As it turned out there were, but the man under the microscope was able to explain them and he turned out not to be the culprit anyway, just a red herring for the armchair sleuths to follow.  As in art, so in life, because when the authorities suspect anyone of receiving ill-gotten gains, they call in the forensic accountants, who do exactly the same thing; they look into accounts and monitor lifestyle to see whether what appears to be the picture on the surface is the same as what’s really going on.

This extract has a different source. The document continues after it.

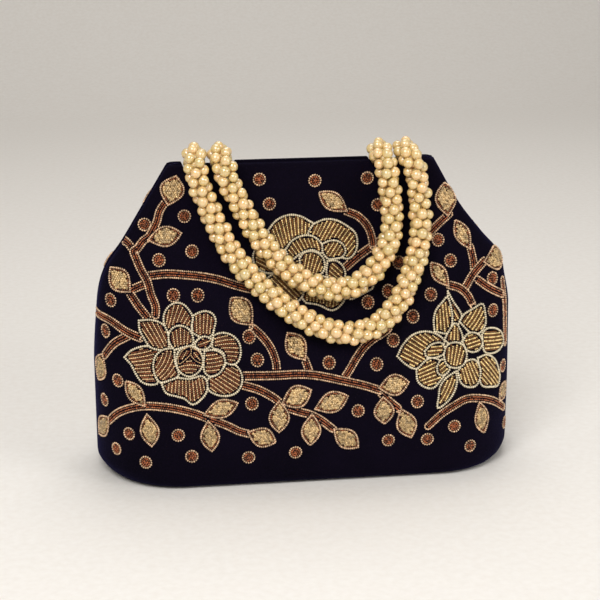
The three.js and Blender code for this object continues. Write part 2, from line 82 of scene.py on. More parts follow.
class BagSizes(bpy.types.PropertyGroup):
    """Sizes of the bag, its beads and its ropes."""
    bag_width: length("Bag width", "Widest part of the bag", 225)
    bag_height: length("Bag height", "From the floor to the edge of the mouth", 165)
    base_depth: length("Base depth", "Front to back at the base", 88)
    bead_pitch: length("Bead pitch", "From one sewn bead to the next", 1.15)
    vine_width: length("Vine width", "Across a vine between its outer bead rows", 3.6)
    leaf_width: length("Leaf width", "Across a common leaf at its fullest", 9.4)
    disc_radius: length("Disc radius", "Middle of a disc to its ring of beads", 3.1)
    pearl_diameter: length("Pearl diameter", "One pearl of the ropes", 5.7)
    rope_diameter: length("Rope diameter", "Four twisted strands of pearls", 13.4)
    rope_twist: length("Rope twist", "Rope length in which the strands turn once", 46)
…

Using sophisticated software and employing cutting edge techniques, the forensic accountants can spot anomalies very quickly and because official bodies are becoming increasingly ‘joined up’, can easily see whether money that was supposed to come from one source actually did.  They are also expert at following even the most complex money trails, so the picture portrayed on screen of villains hiding vast sums with ease, is now purely fictional.

Then, once they have all the evidence in hand, the forensic accountants build a case that can be used by prosecuting or defence lawyers and which will stand up in court – in the real world as well as on film.